In fact, as Mr Bowden’s counsel at the trial made clear, the evidence of the reluctant witness, Mr Litton, was irrelevant to Mr Bowden’s defence since he accepted the points which Mr Litton could be expected to make.
Nevertheless, reading the transcript of the hearing on 6 October 2021, the prosecution counsel made it entirely clear that he did not wish to commence the trial with Mr Litton as his principal witness in relation to the case against Mr Barnes. The prosecution counsel explained to the judge that the prosecution’s case needed to be put to both defendants at the same time in order to deal with differing views as to text messages between them and others. As such, if the trial against Mr Barnes could not be brought then it could not be brought against Mr Bowden either.

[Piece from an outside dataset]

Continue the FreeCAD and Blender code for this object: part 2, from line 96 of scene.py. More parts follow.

There is nothing in the transcript in my view which suggests that the prosecution took the defence arguments into account when deciding to offer no evidence. Indeed, the prosecution counsel suggested that the modern slavery defence was in fact no more than mitigation. Whether or not that is right, it does suggest that the prosecution counsel was solely concerned with having to call witness who appeared to be intent on destroying his own credibility. Prosecution counsel’s reference to the effect of calling a reluctant Mr Litton here on other cases where he was due to give evidence also seems me to be more likely to bear on the prosecution’s approach than the strength of either defendant’s arguments in this particular case.

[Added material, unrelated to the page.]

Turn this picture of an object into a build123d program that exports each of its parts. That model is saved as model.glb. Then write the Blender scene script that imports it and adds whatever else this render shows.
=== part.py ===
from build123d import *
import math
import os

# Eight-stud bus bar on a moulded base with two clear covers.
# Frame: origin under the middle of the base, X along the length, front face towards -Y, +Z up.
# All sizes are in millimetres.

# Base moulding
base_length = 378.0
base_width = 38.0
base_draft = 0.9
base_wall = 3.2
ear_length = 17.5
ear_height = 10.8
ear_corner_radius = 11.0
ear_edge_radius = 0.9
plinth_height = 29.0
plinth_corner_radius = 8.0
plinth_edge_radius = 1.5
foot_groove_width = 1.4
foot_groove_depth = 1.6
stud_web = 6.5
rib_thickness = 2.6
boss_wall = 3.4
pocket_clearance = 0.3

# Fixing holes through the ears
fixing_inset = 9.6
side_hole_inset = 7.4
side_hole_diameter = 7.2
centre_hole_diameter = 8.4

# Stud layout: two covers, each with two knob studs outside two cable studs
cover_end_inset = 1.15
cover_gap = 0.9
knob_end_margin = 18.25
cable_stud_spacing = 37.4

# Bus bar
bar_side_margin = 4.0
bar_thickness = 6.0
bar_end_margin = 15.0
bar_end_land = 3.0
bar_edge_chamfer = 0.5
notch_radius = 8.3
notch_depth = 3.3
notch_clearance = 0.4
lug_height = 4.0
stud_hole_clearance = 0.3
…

The solicitors in this appeal make reference to the fact that the case was fully prepared and, by inference, allowing a cracked trial fee rather than a full trial fee would be to penalise a well-prepared defence. I have no reason to doubt that the defence was fully prepared, but it seems plain to me that in any case where the prosecution decides to offer no evidence and a cracked trial fee is allowed, then the solicitors will feel equally aggrieved. But that is a clear possibility from the wording of the regulations. I do not accept the characterisation of this case as being the successful and robust preparation of a case which resulted in the prosecution being unable to proceed at trial as it is put in the appellant’s notice. For the reasons I have given, I consider the prosecution’s difficulty to relate to its own witness and not to the submissions or preparation of the defence.
Accordingly, I dismiss the appeal against the determining officer’s decision to calculate the solicitors fee by reference to a cracked trial fee.
Finally, at the end of the application notice is a claim for travelling expenses to be allowed in the sum of £46.50 plus VAT rather than £32.10 plus VAT. The application notice suggests that there is simply an arithmetical error in a reduction that was otherwise properly made.
There is no reference to this claim in the written reasons and so it cannot be a ground of appeal as such. However, I do not have a copy of the request for written reasons and so it is possible that this claim was raised as part of that request. If that were so, then a failure to deal with it in the written reasons ought not to be an obstacle to the merits of the appeal being considered.
If this issue is still in dispute between the parties, then further submissions by email together with any appropriate documentation will need to be provided to me. Given the modest sums involved, however, I would sincerely hope that it can be resolved without that course of action.